By Noah Graff
When is it best to take responsibility for a screw-up, even when you think it’s not entirely your fault?
Recently NPR’s “Morning Edition” interviewed Patrick Kinney of Gaffney Bennet Public Relations to get his thoughts on BP’s current public response to the Gulf oil spill. Kinney had worked for Ogilvy Public Relations, which helped BP rebrand itself as “Beyond Petroleum” 10 years ago.
At the beginning of the oil spill crisis BP’s PR team elected to deny responsibility for the disaster. However, later the company flip-flopped and admitted it was at fault. Kinney attributes BP’s first response to its lawyers who were in the “hide from liability” mindset. Whether the company is entirely responsible for the crisis or only partially, it realized that it was best to take responsibility for the mess, because the world wouldn’t rest until someone took the heat. Denying responsibility would only make the public’s resentment for the “evil, polluting, greedy oil company” escalate even more.
Another method the company is trying in order to defuse the public’s resentment is keeping people up to date on the status of the crisis using Twitter, Facebook and video updates on its Web site. Kinney says that along with using these information outlets, it’s important for BP to tell the public about the questions it doesn’t have the answers for and tell people why that is.
Of course there is the distinct possibility that BP is attempting to make the public think it is being transparent when in actuality it’s all big façade so the company can discreetly withhold the really dirty stuff. I wouldn’t put that tactic past them.
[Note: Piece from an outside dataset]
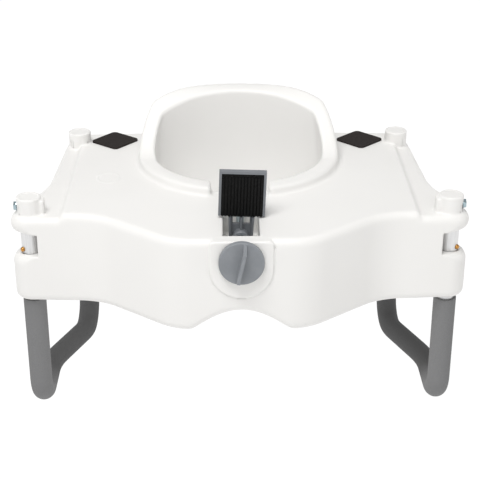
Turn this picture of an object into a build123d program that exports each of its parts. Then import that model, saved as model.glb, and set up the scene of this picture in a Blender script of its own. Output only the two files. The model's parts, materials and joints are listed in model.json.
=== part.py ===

Kinney says that that BP’s CEO, Tony Hayward, will likely lose his job from the crisis. He’s a convenient scapegoat and his own public response that, “the amount of oil spewing is tiny in comparison to the amount of water in the Gulf,” is not what BP needs coming from the face of the company. Kinney says that in crises such as this one, 11 out 12 CEOs lose their jobs.
Question: Have you ever taken responsibility for a screw up that wasn’t totally your fault?
Click here To listen to the NPR Story
5 Comments
If you take responsibility, it is always entirely your fault. There is no half way about. It is like us sending out of spec parts to our customer and the reason for it was the plating was too thick. OK, on first glance it looks like it is not our fault, but we chose the plater, not the customer so ultimately it is our fault. Remember, the first rule of leadership……..everything is your fault!
The buck stops here. Whatever the people in my company do, absent personal behavior that exceeds their authority, I am ultimately responsible for. That is the honorable and right thing to do. In the passive sense, it means that I take the blame for things my company/staff screwed up. In the active sense it means that I take proactive steps to identify and minimize screw ups.
Certainly the job gets tougher as the size of the business grows. In the case of BP, it is not just the Chairman who is responsible, it is the stockholders who elected him. They made the choice to forgo installing a $500k device that would have prevented this. From the perspective of hindsight,
1) the omission of that device will never happen again,
2) other rigs use in the U.S. should be stopped until the device is installed on them,
3) Congress can turn its attention from the use of steroids in baseball and fighting for the sake of fighting to address important issues like this.
I have taken the blame for mistakes made by my company and my family. It has never been a happy task, but it is part of the job description.
J
Often and most often in combat. Then you not only have to admit the screw up but you have to write the survivors about it. As a commander in combat the buck stops there. Your troops become a part of you and you develop the ability to recognize the pain of a malfunctioning extremity. When you fail to heed it you and the rest of your team get to feel the consequences. In the case of BP, I doubt seriously that they even had a command presence on the platform. I don’t think they owned it. But in this time of the litigious culture no one will own up to being in charge and expose themselves to the lottery awards as punitive action against recurrence.
I think the previous comments have some good insights into the question of accepting responsibility, so I will make a comment regarding CEO’s losing their jobs. In a situation such as this one, everyone will be left holding the bag, except the CEO. My guess is that yes, the CEO will lose his job and will likely take a VERY large severence package with him. He will be blamed for this fiasco, but he will be gone. The companies involved, plus the government, plus many volunteers will be left with the responsibility to cleanup the mess.
I am generally in favor of drilling for oil, but when I find out that the people in the know probably could have prevented this by installing an inexpensive device but didn’t, I begin to wonder if they really are as evil as the tree-huggers would have us believe.
Yeah Buelldog–Affirmative. Sounds like he’s either really stupid, rotten, or both.